Goal> Quote only the lines from the top of the listing below down to and including the line with "EDGE_BREAK = 0.00025".

--- start ---

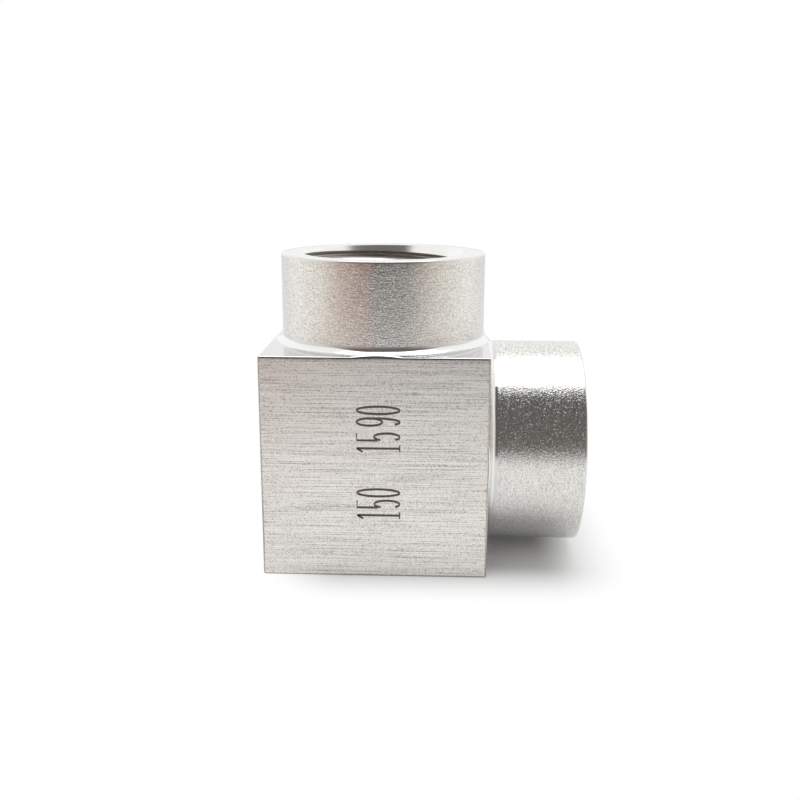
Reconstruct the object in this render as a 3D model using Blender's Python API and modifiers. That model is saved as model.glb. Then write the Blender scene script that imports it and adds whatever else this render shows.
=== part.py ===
"""Female threaded elbow in stainless steel, a pipe fitting turned and bored from one square block.

Lengths are metres, +Z is up. The origin is the centre of the block's bottom face, on which the elbow
stands. One socket opens upwards and the other along +X. Their axes cross inside the block at a right
angle, and every turned or bored shape is drawn in the frame of its own port: the local origin is that
crossing and local +Z points out of the port.
"""

import math

import bmesh
import bpy
from mathutils import Matrix, Vector

# Block, left square where no hub is turned
BLOCK_WIDTH = 0.0280
BLOCK_DEPTH = 0.0280
BLOCK_HEIGHT = 0.0280
EDGE_BREAK = 0.00025

# Where the two bores cross, measured from the block's back and from its base
AXIS_FROM_BACK = 0.0144
AXIS_FROM_BASE = 0.01425

# Hubs turned on the block
HUB_DIAMETER = 0.0264
TOP_HUB_LENGTH = 0.0112
SIDE_HUB_LENGTH = 0.0120
ROOT_FILLET = 0.0012
RIM_BREAK = 0.0002

# Sockets: tapping drill, countersunk mouth, and the smaller passage that joins them
SOCKET_DIAMETER = 0.01863
SOCKET_DEPTH = 0.0150
MOUTH_DIAMETER = 0.0210
MOUTH_ANGLE = math.radians(60.0)
PASSAGE_DIAMETER = 0.0150
DRILL_POINT = math.radians(118.0)

# Right-hand 1/2 inch pipe thread in each socket. Its tool withdraws over the last stretch of a turn
THREAD_DIAMETER = 0.020955
THREAD_PITCH = 0.001814
THREAD_ANGLE = math.radians(55.0)
THREAD_LENGTH = 0.0126
THREAD_RUN_OUT_TURNS = 0.5

# Facets round a hub, round a bore or thread, and along a fillet
ROUND_STEPS = 72
BORE_STEPS = 48
FILLET_STEPS = 6

# How far a turning or boring cutter reaches past the metal, and a thread cutter into the open bore
CUT_MARGIN = 0.0010
THREAD_CUT_MARGIN = 0.0002

STEEL_COLOUR = (0.62, 0.60, 0.57, 1.0)
STEEL_ROUGHNESS = 0.33
SMOOTH_ANGLE = math.radians(30.0)

AXIS_X = AXIS_FROM_BACK - BLOCK_WIDTH / 2
TOP_SHOULDER = BLOCK_HEIGHT - AXIS_FROM_BASE
SIDE_SHOULDER = BLOCK_WIDTH - AXIS_FROM_BACK
TOP_RIM = TOP_SHOULDER + TOP_HUB_LENGTH
SIDE_RIM = SIDE_SHOULDER + SIDE_HUB_LENGTH
TO_TOP_PORT = Matrix.Translation((AXIS_X, 0.0, AXIS_FROM_BASE))
# Half a facet of turn keeps the two bores' facets from meeting edge on edge at the crossing
HALF_FACET = math.pi / BORE_STEPS
TO_SIDE_PORT = TO_TOP_PORT @ Matrix.Rotation(math.pi / 2, 4, "Y") @ Matrix.Rotation(HALF_FACET, 4, "Z")


def clear_scene():
    """Removes whatever objects the scene holds."""
    for obj in list(bpy.data.objects):
        bpy.data.objects.remove(obj, do_unlink=True)


def add_collection(name):
    """A new collection in the scene."""
    collection = bpy.data.collections.new(name)
    bpy.context.scene.collection.children.link(collection)
    return collection


def steel_material():
    """Brushed stainless steel."""
    material = bpy.data.materials.new("stainless_steel")
    material.use_nodes = True
    shader = material.node_tree.nodes["Principled BSDF"]
    shader.inputs["Base Color"].default_value = STEEL_COLOUR
    shader.inputs["Metallic"].default_value = 1.0
    shader.inputs["Roughness"].default_value = STEEL_ROUGHNESS
    return material


def arc(centre, radius, start, end, steps):
    """Points (radius, height) on an arc about centre, from the start angle to the end angle."""
    angles = [start + (end - start) * i / steps for i in range(steps + 1)]
    return [(centre[0] + radius * math.cos(a), centre[1] + radius * math.sin(a)) for a in angles]


def turned(name, profile, steps, is_ring, placement, collection):
    """A profile of (radius, height) points spun about local Z. A ring's profile closes on itself."""
    mesh = bpy.data.meshes.new(name)
    points = [(radius, 0.0, height) for radius, height in profile]
    edges = [(i, i + 1) for i in range(len(points) - 1)]
    if is_ring:
        edges.append((len(points) - 1, 0))
    mesh.from_pydata(points, edges, [])
    obj = bpy.data.objects.new(name, mesh)
    collection.objects.link(obj)
    obj.matrix_world = placement
    spin = obj.modifiers.new("Spin", "SCREW")
    spin.axis = "Z"
    spin.angle = math.tau
    spin.steps = steps
    spin.render_steps = steps
    spin.use_merge_vertices = True
    spin.merge_threshold = 0.000001
    spin.use_smooth_shade = True
    return obj


def turning_profile(shoulder, rim, other_rim):
    """Section of the metal that turning takes off round a hub, down to the shoulder.

    It is a ring. Its inner side is the hub wall, with a fillet at the shoulder and a broken edge at
    the rim. Its outer side lies past the farthest corner of the blank, which is as wide as the other
    port's rim is far.
    """
    hub_radius = HUB_DIAMETER / 2
    outside = math.hypot(max(other_rim, AXIS_FROM_BACK, AXIS_FROM_BASE), BLOCK_DEPTH / 2) + CUT_MARGIN
    fillet_centre = (hub_radius + ROOT_FILLET, shoulder + ROOT_FILLET)
    fillet = arc(fillet_centre, ROOT_FILLET, -math.pi / 2, -math.pi, FILLET_STEPS)
    rim_break = [
        (hub_radius, rim - RIM_BREAK),
        (hub_radius - RIM_BREAK - CUT_MARGIN, rim + CUT_MARGIN),
    ]
    return [(outside, rim + CUT_MARGIN), (outside, shoulder)] + fillet + rim_break


def cone_drop(large_radius, small_radius, point_angle):
    """How far a cone of this angle at its point runs along the axis while its radius shrinks."""
    return (large_radius - small_radius) / math.tan(point_angle / 2)


def bore_profile(rim):
    """Section of everything drilled from one port: countersink, socket, passage and drill point.

    The passage is drilled until its full width reaches the other port's axis.
    """
    mouth_radius = MOUTH_DIAMETER / 2
    socket_radius = SOCKET_DIAMETER / 2
    passage_radius = PASSAGE_DIAMETER / 2
    socket_floor = rim - SOCKET_DEPTH
    cutter_radius = mouth_radius + CUT_MARGIN * math.tan(MOUTH_ANGLE / 2)
    return [
        (0.0, rim + CUT_MARGIN),
        (cutter_radius, rim + CUT_MARGIN),
        (socket_radius, rim - cone_drop(mouth_radius, socket_radius, MOUTH_ANGLE)),
        (socket_radius, socket_floor),
        (passage_radius, socket_floor - cone_drop(socket_radius, passage_radius, DRILL_POINT)),
        (passage_radius, 0.0),
        (0.0, -cone_drop(passage_radius, 0.0, DRILL_POINT)),
    ]


def thread_sections(rim):
    """Sections of the thread groove, one for each facet of the helix, from its inner end to the mouth.

    Each is a trapezoid that narrows outwards to a flat of a sixth of the pitch, as a sharp thread of
    this angle does when its tip is cut back. It turns anticlockwise as it rises, which is right-handed.
    Over the run-out the whole section stands off towards the axis, until it clears the bore.
    """
    outer = THREAD_DIAMETER / 2
    inner = SOCKET_DIAMETER / 2 - THREAD_CUT_MARGIN
    outer_half = THREAD_PITCH / 12
    inner_half = outer_half + (outer - inner) * math.tan(THREAD_ANGLE / 2)
    corners = [(inner, -inner_half), (outer, -outer_half), (outer, outer_half), (inner, inner_half)]
    withdrawal = outer - inner
    turns = (THREAD_LENGTH + inner_half + THREAD_CUT_MARGIN) / THREAD_PITCH
    sections = []
    for step in range(math.ceil(turns * BORE_STEPS) + 1):
        turn = step / BORE_STEPS
        stand_off = withdrawal * max(0.0, 1.0 - turn / THREAD_RUN_OUT_TURNS)
        height = rim - THREAD_LENGTH + turn * THREAD_PITCH
        angle = math.tau * turn
        sections.append(
            [
                (
                    (radius - stand_off) * math.cos(angle),
                    (radius - stand_off) * math.sin(angle),
                    height + rise,
                )
                for radius, rise in corners
            ]
        )
    return sections


def lofted(name, sections, placement, collection):
    """A solid through sections that all have as many points, with a flat cap at each end."""
    mesh = bpy.data.meshes.new(name)
    shape = bmesh.new()
    rings = [[shape.verts.new(point) for point in section] for section in sections]
    for ring, following in zip(rings, rings[1:]):
        for i, corner in enumerate(ring):
            j = (i + 1) % len(ring)
            shape.faces.new((corner, ring[j], following[j], following[i]))
    shape.faces.new(rings[0])
    shape.faces.new(rings[-1])
    bmesh.ops.recalc_face_normals(shape, faces=shape.faces)
    shape.to_mesh(mesh)
    shape.free()
    obj = bpy.data.objects.new(name, mesh)
    collection.objects.link(obj)
    obj.matrix_world = placement
    return obj


def blank(collection):
    """The square block before turning, out to both rims, with its edges broken."""
    low = Vector((-BLOCK_WIDTH / 2, -BLOCK_DEPTH / 2, 0.0))
    high = Vector((AXIS_X + SIDE_RIM, BLOCK_DEPTH / 2, AXIS_FROM_BASE + TOP_RIM))
    mesh = bpy.data.meshes.new("elbow_body")
    shape = bmesh.new()
    bmesh.ops.create_cube(shape, size=1.0)
    bmesh.ops.scale(shape, vec=high - low, verts=shape.verts)
    bmesh.ops.translate(shape, vec=(high + low) / 2, verts=shape.verts)
    shape.to_mesh(mesh)
    shape.free()
    obj = bpy.data.objects.new("elbow_body", mesh)
    collection.objects.link(obj)
    bevel = obj.modifiers.new("Broken edges", "BEVEL")
    bevel.width = EDGE_BREAK
    bevel.segments = 2
    bevel.limit_method = "ANGLE"
    return obj


def cut(obj, cutter):
    """Takes the cutter's shape off the object, and shows the cutter as a guide only."""
    cutter.hide_render = True
    cutter.display_type = "WIRE"
    boolean = obj.modifiers.new("Cut " + cutter.name, "BOOLEAN")
    boolean.operation = "DIFFERENCE"
    boolean.solver = "EXACT"
    boolean.object = cutter


def shade_by_angle(obj):
    """Shades the finished shape smooth, and keeps every edge sharper than SMOOTH_ANGLE crisp."""
    group = bpy.data.node_groups.new("Shade by angle", "GeometryNodeTree")
    group.interface.new_socket("Geometry", in_out="INPUT", socket_type="NodeSocketGeometry")
    group.interface.new_socket("Geometry", in_out="OUTPUT", socket_type="NodeSocketGeometry")
    nodes, links = group.nodes, group.links
    source = nodes.new("NodeGroupInput")
    result = nodes.new("NodeGroupOutput")
    smooth_faces = nodes.new("GeometryNodeSetShadeSmooth")
    sharp_edges = nodes.new("GeometryNodeSetShadeSmooth")
    sharp_edges.domain = "EDGE"
    sharp_edges.inputs["Shade Smooth"].default_value = False
    angle = nodes.new("GeometryNodeInputMeshEdgeAngle")
    is_sharp = nodes.new("FunctionNodeCompare")
    is_sharp.operation = "GREATER_THAN"
    is_sharp.inputs["B"].default_value = SMOOTH_ANGLE
    links.new(angle.outputs["Unsigned Angle"], is_sharp.inputs["A"])
    links.new(is_sharp.outputs["Result"], sharp_edges.inputs["Selection"])
    links.new(source.outputs["Geometry"], smooth_faces.inputs["Geometry"])
    links.new(smooth_faces.outputs["Geometry"], sharp_edges.inputs["Geometry"])
    links.new(sharp_edges.outputs["Geometry"], result.inputs["Geometry"])
    obj.modifiers.new("Shade by angle", "NODES").node_group = group


def machine_port(body, port, placement, shoulder, rim, other_rim, cutters):
    """Turns the hub of one port, bores its socket and cuts the thread."""
    ring = turning_profile(shoulder, rim, other_rim)
    cut(body, turned(port + "_turning", ring, ROUND_STEPS, True, placement, cutters))
    bore = bore_profile(rim)
    cut(body, turned(port + "_bore", bore, BORE_STEPS, False, placement, cutters))
    cut(body, lofted(port + "_thread", thread_sections(rim), placement, cutters))


def main():
    clear_scene()
    body = blank(add_collection("threaded_elbow"))
    body.data.materials.append(steel_material())
    cutters = add_collection("cutters")
    machine_port(body, "top", TO_TOP_PORT, TOP_SHOULDER, TOP_RIM, SIDE_RIM, cutters)
    machine_port(body, "side", TO_SIDE_PORT, SIDE_SHOULDER, SIDE_RIM, TOP_RIM, cutters)
    shade_by_angle(body)


main()
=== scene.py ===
# %% [markdown]
# # A threaded elbow in stainless steel
# The real object is one piece of steel: a square block whose top and right side were turned down to
# round hubs, each bored and threaded so that a pipe screws in. The plain solid of the elbow is loaded
# first, as a fixed frame. Everything below is measured from it, so the dressed elbow lies exactly on it.

# %% Load the elbow
import math

import bmesh
import bpy
import numpy as np
from mathutils import Matrix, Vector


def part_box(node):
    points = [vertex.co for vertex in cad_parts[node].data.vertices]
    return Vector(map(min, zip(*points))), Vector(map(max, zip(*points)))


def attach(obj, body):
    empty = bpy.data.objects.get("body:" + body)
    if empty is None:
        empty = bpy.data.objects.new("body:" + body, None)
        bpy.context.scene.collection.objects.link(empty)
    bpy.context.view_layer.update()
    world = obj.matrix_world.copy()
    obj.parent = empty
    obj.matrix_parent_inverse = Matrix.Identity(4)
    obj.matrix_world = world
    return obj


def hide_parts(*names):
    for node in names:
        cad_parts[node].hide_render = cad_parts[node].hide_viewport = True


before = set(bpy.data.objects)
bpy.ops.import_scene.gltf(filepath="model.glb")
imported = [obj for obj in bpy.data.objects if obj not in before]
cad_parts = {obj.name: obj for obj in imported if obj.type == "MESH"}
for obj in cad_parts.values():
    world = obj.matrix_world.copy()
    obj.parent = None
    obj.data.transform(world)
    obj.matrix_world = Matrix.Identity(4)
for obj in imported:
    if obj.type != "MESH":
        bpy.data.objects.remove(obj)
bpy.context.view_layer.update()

low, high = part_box("elbow_body")
print("elbow", [round(1000 * (b - a), 2) for a, b in zip(low, high)], "mm")

# %% [markdown]
# ## The camera
# The photograph looks a little down on the front of the block, from close by, so lines that run away
# from the camera shrink quickly. A lens has to be matched together with its distance: the same elbow
# seen from further away through a longer lens would look flatter. Turn, pitch and roll are in radians,
# the lens and its sensor in millimetres.

# %% Camera
CAMERA_PLACE = (0.007537, -0.129288, 0.050930)
CAMERA_TURN = 0.0381
CAMERA_PITCH = -0.2391
CAMERA_ROLL = -0.0025
LENS = 44.51
SENSOR = 36.0
NEAREST_SEEN = 0.005
FARTHEST_SEEN = 20.0


def aim_camera():
    """Places the camera: level and facing +Y first, then rolled, pitched and turned about Z."""
    data = bpy.data.cameras.new("camera")
    data.lens = LENS
    data.sensor_width = SENSOR
    data.clip_start = NEAREST_SEEN
    data.clip_end = FARTHEST_SEEN
    camera = bpy.data.objects.new("camera", data)
    bpy.context.scene.collection.objects.link(camera)
    turn = Matrix.Rotation(CAMERA_TURN, 4, "Z")
    pitch = Matrix.Rotation(CAMERA_PITCH, 4, "X")
    roll = Matrix.Rotation(CAMERA_ROLL, 4, "Y")
    upright = Matrix.Rotation(math.pi / 2, 4, "X")
    camera.matrix_world = Matrix.Translation(CAMERA_PLACE) @ turn @ pitch @ roll @ upright
    bpy.context.scene.camera = camera


aim_camera()
print("camera", round(1000 * abs(CAMERA_PLACE[1] - low.y)), "mm in front of the block")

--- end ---

Response>
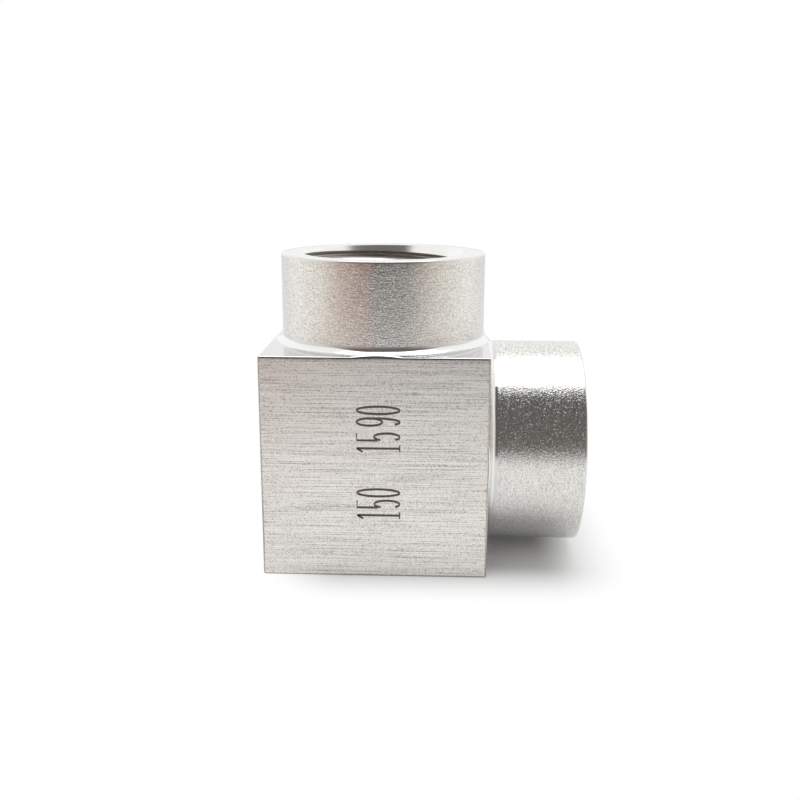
Reconstruct the object in this render as a 3D model using Blender's Python API and modifiers. That model is saved as model.glb. Then write the Blender scene script that imports it and adds whatever else this render shows.
=== part.py ===
"""Female threaded elbow in stainless steel, a pipe fitting turned and bored from one square block.

Lengths are metres, +Z is up. The origin is the centre of the block's bottom face, on which the elbow
stands. One socket opens upwards and the other along +X. Their axes cross inside the block at a right
angle, and every turned or bored shape is drawn in the frame of its own port: the local origin is that
crossing and local +Z points out of the port.
"""

import math

import bmesh
import bpy
from mathutils import Matrix, Vector

# Block, left square where no hub is turned
BLOCK_WIDTH = 0.0280
BLOCK_DEPTH = 0.0280
BLOCK_HEIGHT = 0.0280
EDGE_BREAK = 0.00025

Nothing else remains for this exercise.